• [Stated goal]:
Write out each line of the material again, word for word.
[Start of Data for this exercise]
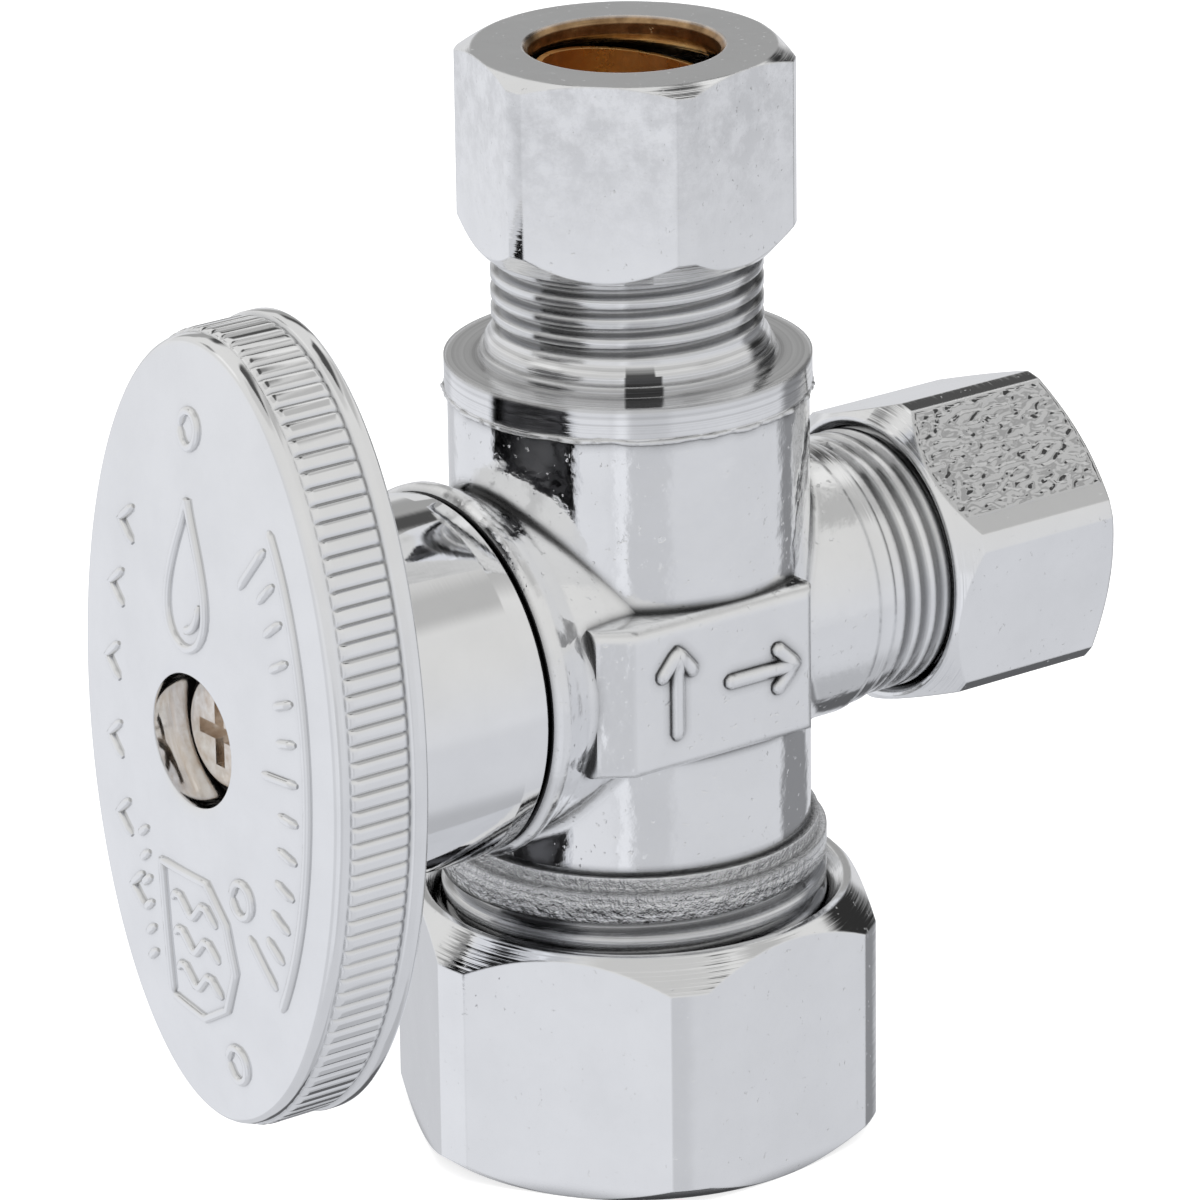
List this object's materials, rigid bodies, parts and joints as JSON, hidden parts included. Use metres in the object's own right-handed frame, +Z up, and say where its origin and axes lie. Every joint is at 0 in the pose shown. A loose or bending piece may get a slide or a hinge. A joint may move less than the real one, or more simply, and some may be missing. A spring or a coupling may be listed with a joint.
{
  "type": "angle stop valve",
  "caption": "Quarter-turn angle stop valve with compression nuts on its bottom inlet, top outlet and side outlet, and an oval ribbed handle.",
  "frame": {"origin": "centre of the inlet nut's outer end face, on the flow axis", "axes": "+Z up the flow axis to the top outlet, +X out of the side outlet, handle on -X, boss pad on -Y"},
  "size_m": [0.0548, 0.0248, 0.06],
  "materials": {
    "forged_chrome": "chrome plate over a forged, lightly pitted surface",
    "turned_chrome": "mirror chrome over turned brass",
    "nut_chrome": "chrome plate over drawn hexagon bar",
    "handle_chrome": "chrome plate over a die-cast handle",
    "screw_steel": "nickel with a yellow cast",
    "plain_brass": "turned",
    "sleeve_brass": "bright turned",
    "ball_chrome": "polished",
    "seat_plastic": "waxy white fluoropolymer",
    "seal_rubber": "moulded"
  },
  "bodies": {
    "valve": {"valve_body": "forged_chrome", "bonnet": "turned_chrome", "bonnet_o_ring": "seal_rubber", "stem_thrust_washer": "seat_plastic", "inlet_seat": "seat_plastic", "outlet_seat": "seat_plastic", "seat_retainer": "plain_brass"},
    "handle": {"handle": "handle_chrome", "handle_screw": "screw_steel", "screw_lock_washer": "screw_steel", "stem": "plain_brass", "stem_o_ring_inner": "seal_rubber", "stem_o_ring_outer": "seal_rubber"},
    "ball": {"ball": "ball_chrome"},
    "inlet_sleeve": {"inlet_ferrule": "sleeve_brass"},
    "inlet_nut": {"inlet_nut": "nut_chrome"},
    "top_sleeve": {"top_outlet_ferrule": "sleeve_brass"},
    "top_nut": {"top_outlet_nut": "nut_chrome"},
    "side_sleeve": {"side_outlet_ferrule": "sleeve_brass"},
    "side_nut": {"side_outlet_nut": "nut_chrome"}
  },
  "joints": [
    {"name": "handle_turn", "type": "hinge", "parent": "valve", "child": "handle", "pos_m": [0, 0, 0.0282], "axis": [1, 0, 0], "range_deg": [0, 90]},
    {"name": "ball_turn", "type": "hinge", "parent": "valve", "child": "ball", "pos_m": [0, 0, 0.0282], "axis": [1, 0, 0], "range_deg": [0, 90]},
    {"name": "inlet_sleeve_slide", "type": "slide", "parent": "valve", "child": "inlet_sleeve", "axis": [0, 0, -1], "range_m": [-0.00072, 0.00566]},
    {"name": "inlet_nut_turn", "type": "hinge", "parent": "inlet_sleeve", "child": "inlet_nut", "pos_m": [0, 0, 0], "axis": [0, 0, -1], "range_deg": [-180, 1440]},
    {"name": "top_sleeve_slide", "type": "slide", "parent": "valve", "child": "top_sleeve", "axis": [0, 0, 1], "range_m": [-0.00054, 0.00319]},
    {"name": "top_nut_turn", "type": "hinge", "parent": "top_sleeve", "child": "top_nut", "pos_m": [0, 0, 0.0493], "axis": [0, 0, 1], "range_deg": [-180, 1080]},
    {"name": "side_sleeve_slide", "type": "slide", "parent": "valve", "child": "side_sleeve", "axis": [1, 0, 0], "range_m": [-0.00054, 0.00319]},
    {"name": "side_nut_turn", "type": "hinge", "parent": "side_sleeve", "child": "side_nut", "pos_m": [0.0159, 0, 0.0282], "axis": [1, 0, 0], "range_deg": [-180, 1080]}
  ],
  "couplings": [
    {"joint": "ball_turn", "follows": "handle_turn", "ratio": 1},
    {"joint": "inlet_sleeve_slide", "follows": "inlet_nut_turn", "m_per_rad": 0.00022458},
    {"joint": "top_sleeve_slide", "follows": "top_nut_turn", "m_per_rad": 0.00016843},
    {"joint": "side_sleeve_slide", "follows": "side_nut_turn", "m_per_rad": 0.00016843}
  ]
}
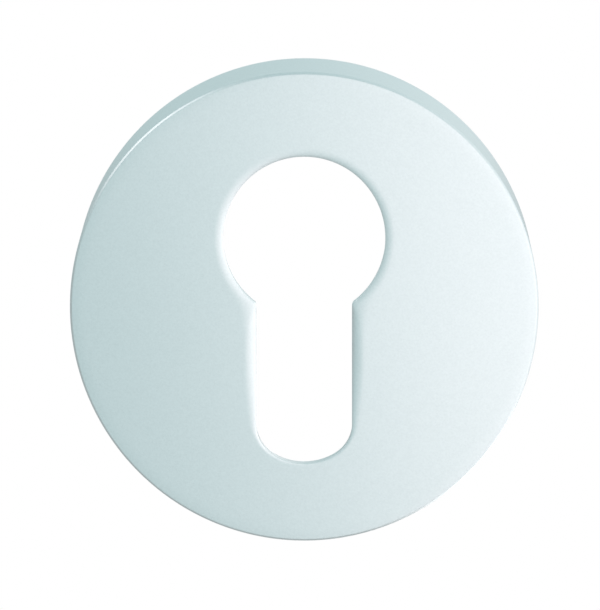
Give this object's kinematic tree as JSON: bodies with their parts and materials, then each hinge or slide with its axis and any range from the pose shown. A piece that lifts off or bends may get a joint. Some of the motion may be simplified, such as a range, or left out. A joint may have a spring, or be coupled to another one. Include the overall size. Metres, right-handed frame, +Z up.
{
  "type": "euro cylinder escutcheon",
  "caption": "Round clip-on door escutcheon with a euro profile opening: satin aluminium cover over a nylon base with spring clips, steel plate, lugs and wood screws.",
  "frame": {"origin": "the rose's axis where it meets the door plane, which is also the centre of the bounding box", "axes": "+Y into the door, so the visible face looks along -Y; +Z up, with the opening's round lobe above its slot; +X to the viewer's right"},
  "size_m": [0.052, 0.016, 0.052],
  "materials": {
    "satin_aluminium": "bead blasted and anodised, satin",
    "glass_filled_nylon": "moulded, light grey, fine texture",
    "zinc_plated_steel": "bright zinc plating",
    "turned_steel": "fine turned, nickel plated",
    "spring_steel": "rolled strip"
  },
  "bodies": {
    "base": {"under_rose": "glass_filled_nylon", "stiffening_plate": "zinc_plated_steel", "lug_left": "turned_steel", "lug_right": "turned_steel", "screw_upper_left": "zinc_plated_steel", "screw_upper_right": "zinc_plated_steel", "screw_lower_left": "zinc_plated_steel", "screw_lower_right": "zinc_plated_steel"},
    "cover": {"cover": "satin_aluminium"},
    "clip_top": {"clip_top": "spring_steel"},
    "clip_left": {"clip_left": "spring_steel"},
    "clip_right": {"clip_right": "spring_steel"}
  },
  "joints": [
    {"name": "cover_pull", "type": "slide", "parent": "base", "child": "cover", "axis": [0, -1, 0], "range_m": [0, 0.02]},
    {"name": "clip_top_press", "type": "slide", "parent": "base", "child": "clip_top", "axis": [0, 0, -1], "range_m": [0, 0.0005], "stiffness_N_per_m": 100},
    {"name": "clip_left_press", "type": "slide", "parent": "base", "child": "clip_left", "axis": [0.866, 0, 0.5], "range_m": [0, 0.0005], "stiffness_N_per_m": 100},
    {"name": "clip_right_press", "type": "slide", "parent": "base", "child": "clip_right", "axis": [-0.866, 0, 0.5], "range_m": [0, 0.0005], "stiffness_N_per_m": 100}
  ]
}
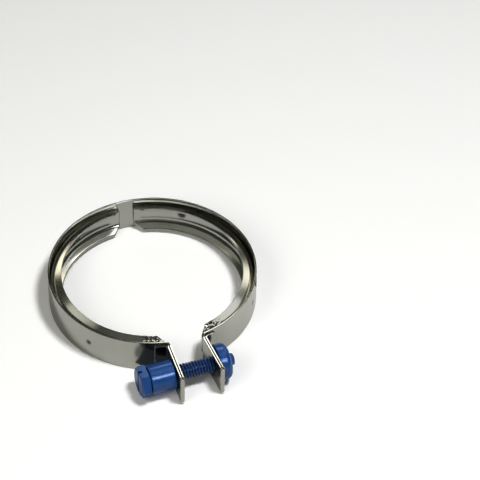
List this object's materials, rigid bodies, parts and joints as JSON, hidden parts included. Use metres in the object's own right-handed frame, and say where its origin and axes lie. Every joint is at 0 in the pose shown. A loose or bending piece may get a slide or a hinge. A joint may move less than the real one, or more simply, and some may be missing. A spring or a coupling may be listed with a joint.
{
  "type": "turbo clamp",
  "caption": "V-band clamp for a turbo joint: folded strip ring with V segments inside, drawn shut by a hex screw, spacer sleeve and round nut.",
  "frame": {"origin": "centre of the ring, on its axis at mid-height", "axes": "+Z along the ring's axis, the lugs towards -Y, the screw along X with its head at -X"},
  "size_m": [0.106, 0.1303, 0.019],
  "materials": {
    "stainless": "bright",
    "blue_coating": "satin"
  },
  "bodies": {
    "ring": {"band": "stainless", "v_segment_left": "stainless", "v_segment_right": "stainless", "round_nut": "blue_coating"},
    "sleeve": {"spacer_sleeve": "blue_coating"},
    "screw": {"clamp_screw": "blue_coating"}
  },
  "joints": [
    {"name": "sleeve_slide", "type": "slide", "parent": "ring", "child": "sleeve", "axis": [-1, 0, 0], "range_m": [0, 0.0075]},
    {"name": "screw_turn", "type": "hinge", "parent": "sleeve", "child": "screw", "pos_m": [0, -0.0645, 0], "axis": [-1, 0, 0], "range_deg": [0, 2160]}
  ],
  "couplings": [
    {"joint": "screw_turn", "follows": "sleeve_slide", "rad_per_m": 5026.5}
  ]
}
[End of Data for this exercise]
• [Complete answer]:
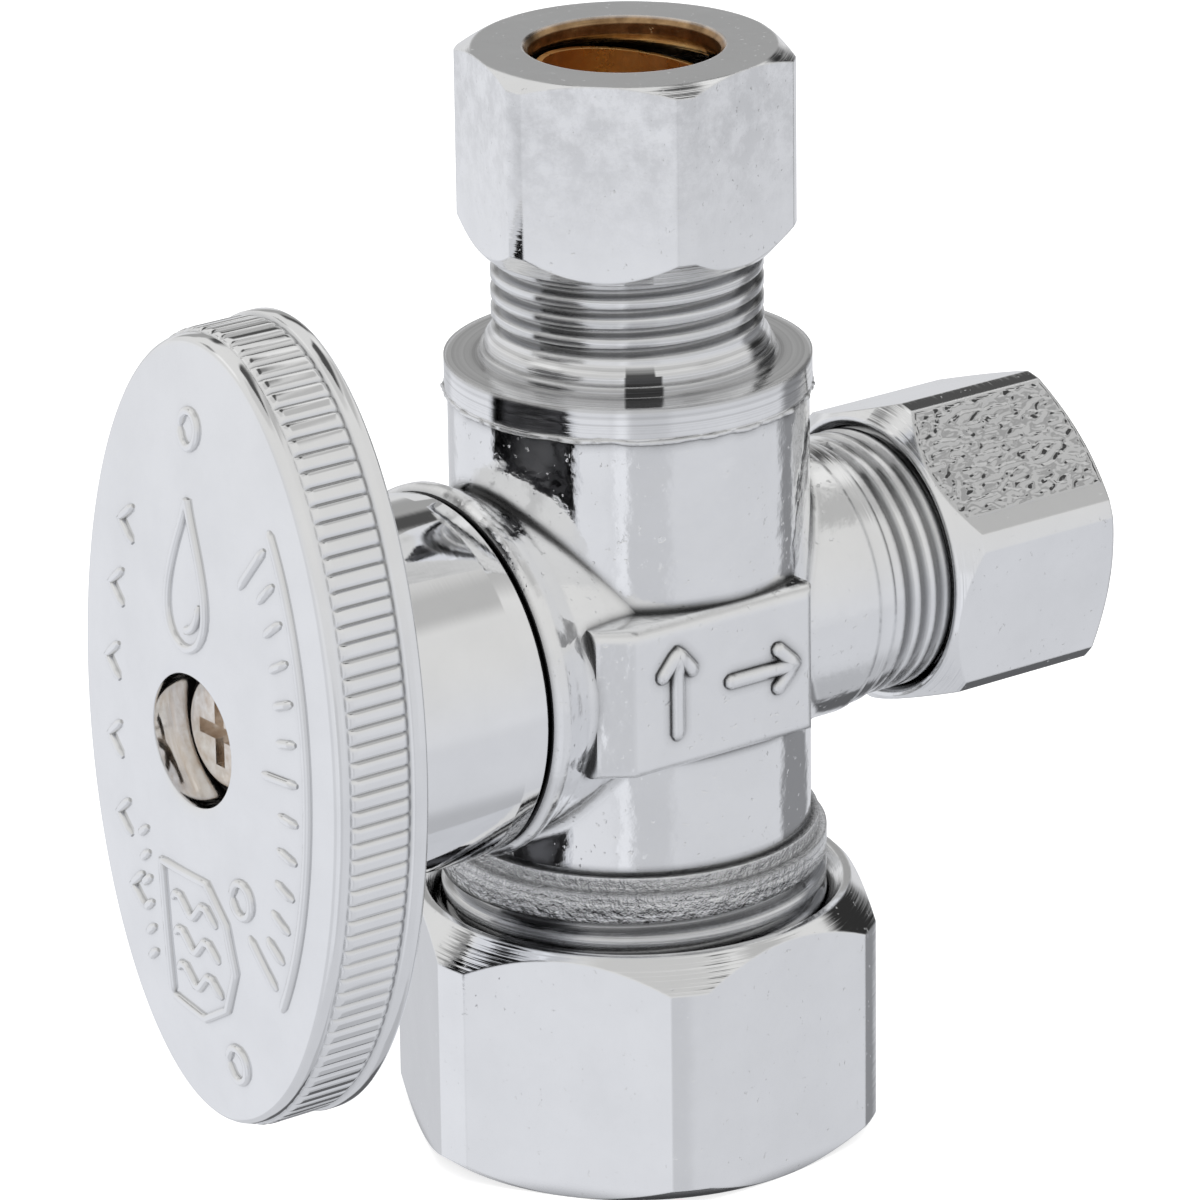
List this object's materials, rigid bodies, parts and joints as JSON, hidden parts included. Use metres in the object's own right-handed frame, +Z up, and say where its origin and axes lie. Every joint is at 0 in the pose shown. A loose or bending piece may get a slide or a hinge. A joint may move less than the real one, or more simply, and some may be missing. A spring or a coupling may be listed with a joint.
{
  "type": "angle stop valve",
  "caption": "Quarter-turn angle stop valve with compression nuts on its bottom inlet, top outlet and side outlet, and an oval ribbed handle.",
  "frame": {"origin": "centre of the inlet nut's outer end face, on the flow axis", "axes": "+Z up the flow axis to the top outlet, +X out of the side outlet, handle on -X, boss pad on -Y"},
  "size_m": [0.0548, 0.0248, 0.06],
  "materials": {
    "forged_chrome": "chrome plate over a forged, lightly pitted surface",
    "turned_chrome": "mirror chrome over turned brass",
    "nut_chrome": "chrome plate over drawn hexagon bar",
    "handle_chrome": "chrome plate over a die-cast handle",
    "screw_steel": "nickel with a yellow cast",
    "plain_brass": "turned",
    "sleeve_brass": "bright turned",
    "ball_chrome": "polished",
    "seat_plastic": "waxy white fluoropolymer",
    "seal_rubber": "moulded"
  },
  "bodies": {
    "valve": {"valve_body": "forged_chrome", "bonnet": "turned_chrome", "bonnet_o_ring": "seal_rubber", "stem_thrust_washer": "seat_plastic", "inlet_seat": "seat_plastic", "outlet_seat": "seat_plastic", "seat_retainer": "plain_brass"},
    "handle": {"handle": "handle_chrome", "handle_screw": "screw_steel", "screw_lock_washer": "screw_steel", "stem": "plain_brass", "stem_o_ring_inner": "seal_rubber", "stem_o_ring_outer": "seal_rubber"},
    "ball": {"ball": "ball_chrome"},
    "inlet_sleeve": {"inlet_ferrule": "sleeve_brass"},
    "inlet_nut": {"inlet_nut": "nut_chrome"},
    "top_sleeve": {"top_outlet_ferrule": "sleeve_brass"},
    "top_nut": {"top_outlet_nut": "nut_chrome"},
    "side_sleeve": {"side_outlet_ferrule": "sleeve_brass"},
    "side_nut": {"side_outlet_nut": "nut_chrome"}
  },
  "joints": [
    {"name": "handle_turn", "type": "hinge", "parent": "valve", "child": "handle", "pos_m": [0, 0, 0.0282], "axis": [1, 0, 0], "range_deg": [0, 90]},
    {"name": "ball_turn", "type": "hinge", "parent": "valve", "child": "ball", "pos_m": [0, 0, 0.0282], "axis": [1, 0, 0], "range_deg": [0, 90]},
    {"name": "inlet_sleeve_slide", "type": "slide", "parent": "valve", "child": "inlet_sleeve", "axis": [0, 0, -1], "range_m": [-0.00072, 0.00566]},
    {"name": "inlet_nut_turn", "type": "hinge", "parent": "inlet_sleeve", "child": "inlet_nut", "pos_m": [0, 0, 0], "axis": [0, 0, -1], "range_deg": [-180, 1440]},
    {"name": "top_sleeve_slide", "type": "slide", "parent": "valve", "child": "top_sleeve", "axis": [0, 0, 1], "range_m": [-0.00054, 0.00319]},
    {"name": "top_nut_turn", "type": "hinge", "parent": "top_sleeve", "child": "top_nut", "pos_m": [0, 0, 0.0493], "axis": [0, 0, 1], "range_deg": [-180, 1080]},
    {"name": "side_sleeve_slide", "type": "slide", "parent": "valve", "child": "side_sleeve", "axis": [1, 0, 0], "range_m": [-0.00054, 0.00319]},
    {"name": "side_nut_turn", "type": "hinge", "parent": "side_sleeve", "child": "side_nut", "pos_m": [0.0159, 0, 0.0282], "axis": [1, 0, 0], "range_deg": [-180, 1080]}
  ],
  "couplings": [
    {"joint": "ball_turn", "follows": "handle_turn", "ratio": 1},
    {"joint": "inlet_sleeve_slide", "follows": "inlet_nut_turn", "m_per_rad": 0.00022458},
    {"joint": "top_sleeve_slide", "follows": "top_nut_turn", "m_per_rad": 0.00016843},
    {"joint": "side_sleeve_slide", "follows": "side_nut_turn", "m_per_rad": 0.00016843}
  ]
}
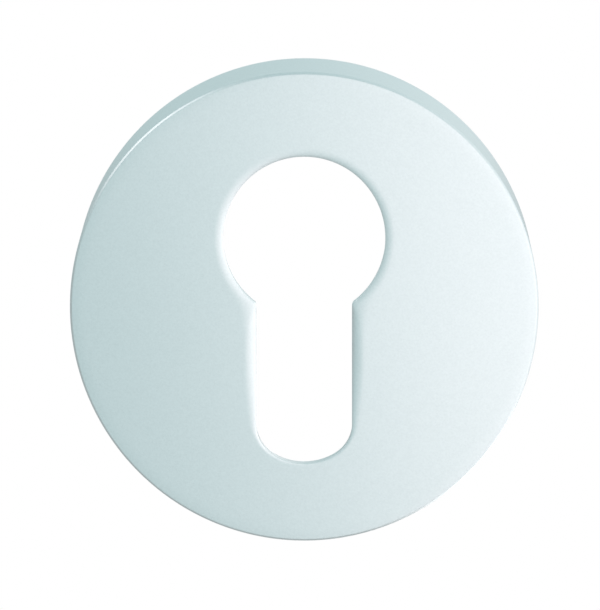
Give this object's kinematic tree as JSON: bodies with their parts and materials, then each hinge or slide with its axis and any range from the pose shown. A piece that lifts off or bends may get a joint. Some of the motion may be simplified, such as a range, or left out. A joint may have a spring, or be coupled to another one. Include the overall size. Metres, right-handed frame, +Z up.
{
  "type": "euro cylinder escutcheon",
  "caption": "Round clip-on door escutcheon with a euro profile opening: satin aluminium cover over a nylon base with spring clips, steel plate, lugs and wood screws.",
  "frame": {"origin": "the rose's axis where it meets the door plane, which is also the centre of the bounding box", "axes": "+Y into the door, so the visible face looks along -Y; +Z up, with the opening's round lobe above its slot; +X to the viewer's right"},
  "size_m": [0.052, 0.016, 0.052],
  "materials": {
    "satin_aluminium": "bead blasted and anodised, satin",
    "glass_filled_nylon": "moulded, light grey, fine texture",
    "zinc_plated_steel": "bright zinc plating",
    "turned_steel": "fine turned, nickel plated",
    "spring_steel": "rolled strip"
  },
  "bodies": {
    "base": {"under_rose": "glass_filled_nylon", "stiffening_plate": "zinc_plated_steel", "lug_left": "turned_steel", "lug_right": "turned_steel", "screw_upper_left": "zinc_plated_steel", "screw_upper_right": "zinc_plated_steel", "screw_lower_left": "zinc_plated_steel", "screw_lower_right": "zinc_plated_steel"},
    "cover": {"cover": "satin_aluminium"},
    "clip_top": {"clip_top": "spring_steel"},
    "clip_left": {"clip_left": "spring_steel"},
    "clip_right": {"clip_right": "spring_steel"}
  },
  "joints": [
    {"name": "cover_pull", "type": "slide", "parent": "base", "child": "cover", "axis": [0, -1, 0], "range_m": [0, 0.02]},
    {"name": "clip_top_press", "type": "slide", "parent": "base", "child": "clip_top", "axis": [0, 0, -1], "range_m": [0, 0.0005], "stiffness_N_per_m": 100},
    {"name": "clip_left_press", "type": "slide", "parent": "base", "child": "clip_left", "axis": [0.866, 0, 0.5], "range_m": [0, 0.0005], "stiffness_N_per_m": 100},
    {"name": "clip_right_press", "type": "slide", "parent": "base", "child": "clip_right", "axis": [-0.866, 0, 0.5], "range_m": [0, 0.0005], "stiffness_N_per_m": 100}
  ]
}
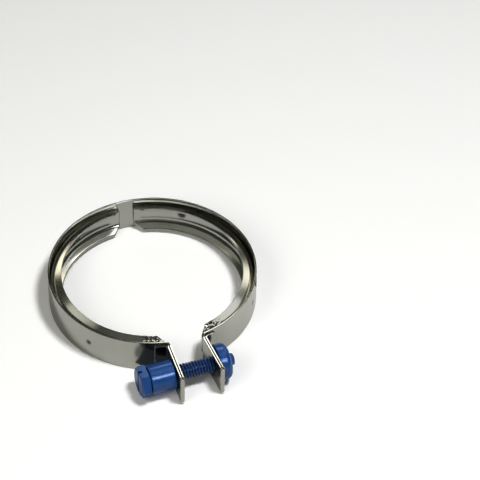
List this object's materials, rigid bodies, parts and joints as JSON, hidden parts included. Use metres in the object's own right-handed frame, and say where its origin and axes lie. Every joint is at 0 in the pose shown. A loose or bending piece may get a slide or a hinge. A joint may move less than the real one, or more simply, and some may be missing. A spring or a coupling may be listed with a joint.
{
  "type": "turbo clamp",
  "caption": "V-band clamp for a turbo joint: folded strip ring with V segments inside, drawn shut by a hex screw, spacer sleeve and round nut.",
  "frame": {"origin": "centre of the ring, on its axis at mid-height", "axes": "+Z along the ring's axis, the lugs towards -Y, the screw along X with its head at -X"},
  "size_m": [0.106, 0.1303, 0.019],
  "materials": {
    "stainless": "bright",
    "blue_coating": "satin"
  },
  "bodies": {
    "ring": {"band": "stainless", "v_segment_left": "stainless", "v_segment_right": "stainless", "round_nut": "blue_coating"},
    "sleeve": {"spacer_sleeve": "blue_coating"},
    "screw": {"clamp_screw": "blue_coating"}
  },
  "joints": [
    {"name": "sleeve_slide", "type": "slide", "parent": "ring", "child": "sleeve", "axis": [-1, 0, 0], "range_m": [0, 0.0075]},
    {"name": "screw_turn", "type": "hinge", "parent": "sleeve", "child": "screw", "pos_m": [0, -0.0645, 0], "axis": [-1, 0, 0], "range_deg": [0, 2160]}
  ],
  "couplings": [
    {"joint": "screw_turn", "follows": "sleeve_slide", "rad_per_m": 5026.5}
  ]
}